Rate Law Determination

Understanding the rate law is crucial in reaction kinetics as it describes how the rate of a chemical reaction depends on the concentration of its reactants. The rate law expresses the relationship between the rate of a chemical reaction and the concentrations of the reactants. For a given reaction, the rate law can be written in the form:

• \( \text{Rate} = k[\text{A}]^m[\text{B}]^n \)

In this equation,

• \( k \) is the rate constant
• \([ \text{A} ] \) and \([ \text{B} ] \) are the concentrations of the reactants A and B
• \( m \) and \( n \) are the reaction orders for each reactant, respectively

The challenge lies in figuring out these unknowns: the rate constant \( k \) and the exponents \( m \) and \( n \), which denote the order of the reaction for each reactant. To establish the rate law, one needs experimental data showing how the rate of reaction varies with the concentration of reactants. This enables us to find the values of \( m \) and \( n \) by analyzing how changes in concentration affect the rate.

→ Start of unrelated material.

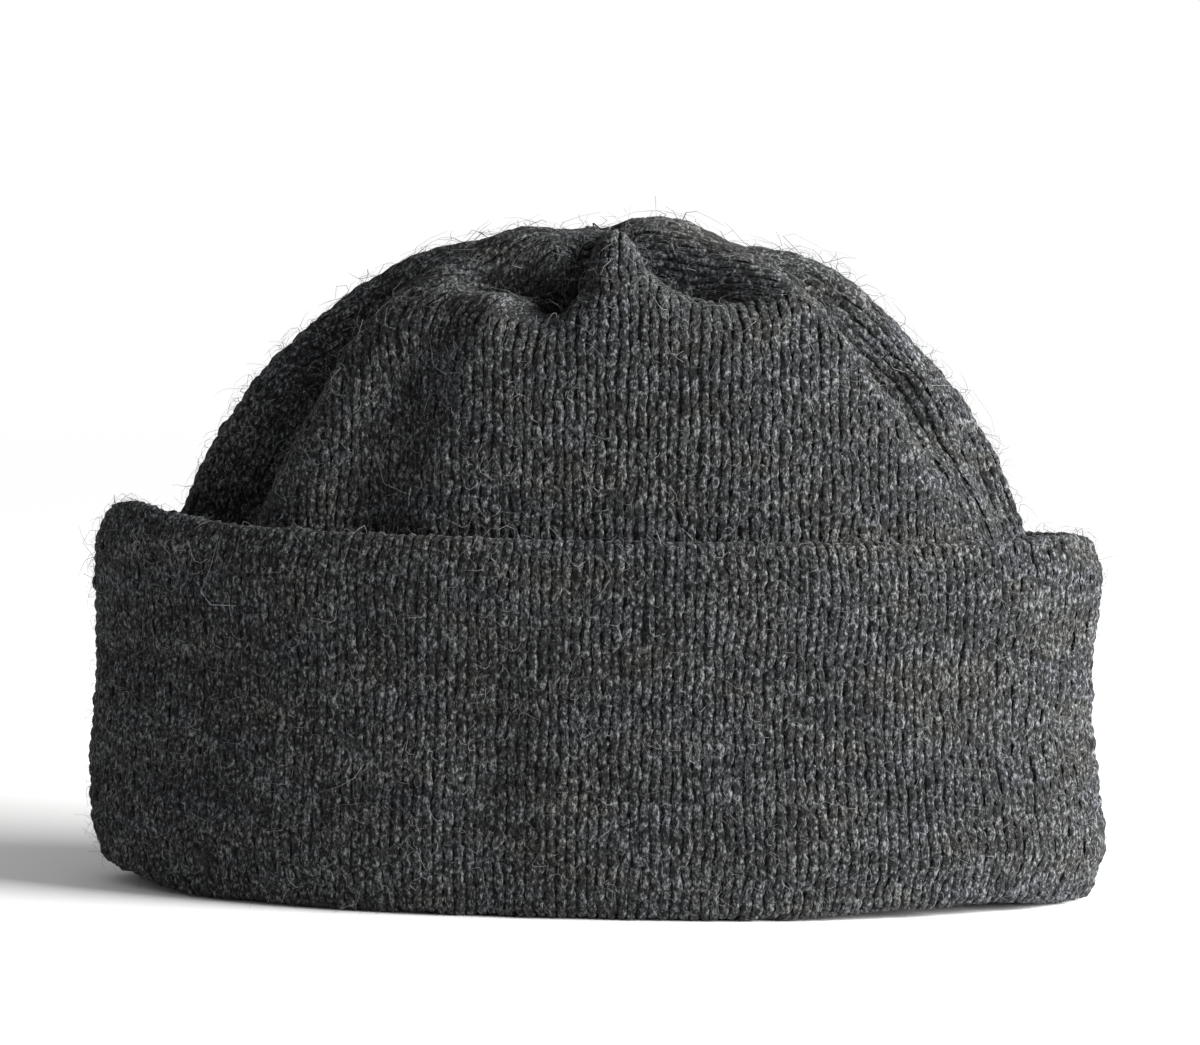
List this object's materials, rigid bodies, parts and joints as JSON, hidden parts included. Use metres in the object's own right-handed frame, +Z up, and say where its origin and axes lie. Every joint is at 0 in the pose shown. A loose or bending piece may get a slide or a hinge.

Reaction Order Calculation

Calculating the reaction order means determining the power to which each reactant concentration is raised in the rate law. This is done using experimental data and observing how changes in concentration affect reaction rates. For the examples provided:

• First, keep the concentration of one reactant constant and observe changes in the rate as the other reactant's concentration changes.
• Using the initial rate method, apply the formula for the reaction order: \[ n = \frac{\log(\text{Rate}_2/\text{Rate}_1)}{\log([\text{C}_2\text{O}_4^{2-}]_2/[\text{C}_2\text{O}_4^{2-}]_1)} \]

In our case, when \([\text{HgCl}_2]\) was held constant and \([\text{C}_2\text{O}_4^{2-}]\) was doubled, the rate increased fourfold. This indicates that the reaction is second order with respect to \(\text{C}_2\text{O}_4^{2-}\) as shown by \[ n = 2 \].
Next, when \([\text{C}_2\text{O}_4^{2-}]\) was constant and \([\text{HgCl}_2]\) was doubled, the rate doubled, suggesting a first-order reaction in terms of \(\text{HgCl}_2\) shown by \[ m = 1 \]. Calculating these orders helps us find the exponents for the rate law equation.

Initial Rate Method

The initial rate method is a valuable approach in determining the rate law of a reaction. This method relies on measuring the initial rate of reaction just after the reactants are mixed, preventing significant changes in their concentrations.

• Choose various experimental conditions to change concentrations of reactants while observing the initial rates.
• Analyze how these changes affect the speed of the reaction.

For example, consider the initial rate data from experiments where hydrogen chloride and oxalate concentrations are altered. The initial rate method involves:

• Calculating how the initial rate varies with concentration.
• Determining partial reaction orders by observing the relationship between initial concentrations and initial rates.

This process allows us to derive a quantitative measure of how sensitive the reaction rate is to changes in the concentration of each reactant. By examining ratio changes between concentrations and rates, we can confirm the order derived.

Rate Constant Calculation

The rate constant \( k \) is a critical factor in the rate law equation, reflecting the speed of a reaction without the influence of concentration changes. Calculating \( k \) involves substituting values from the rate law equation and known data from experiments.

• Plug the initial rate and concentrations from a chosen experiment into the rate law equation.
• Rearrange to solve for \( k \).

Using our example, from the rate law determined as \( \text{Rate} = k[\text{HgCl}_2]^1[\text{C}_2\text{O}_4^{2-}]^2 \), choose the initial data:

• Initial rate = \( 1.3 \times 10^{-7} \text{ M/s} \)
• Concentrations: \([\text{HgCl}_2] = 0.10 \text{ M} \), \([\text{C}_2\text{O}_4^{2-}] = 0.10 \text{ M} \)

Solve for \( k \): \[ k = \frac{1.3 \times 10^{-7}}{0.10^1 \times 0.10^2} = 1.3 \times 10^{-4} \text{ M}^{-2}\text{s}^{-1} \]This calculation is essential in understanding the reaction's characteristics and how fast it proceeds based on the given conditions.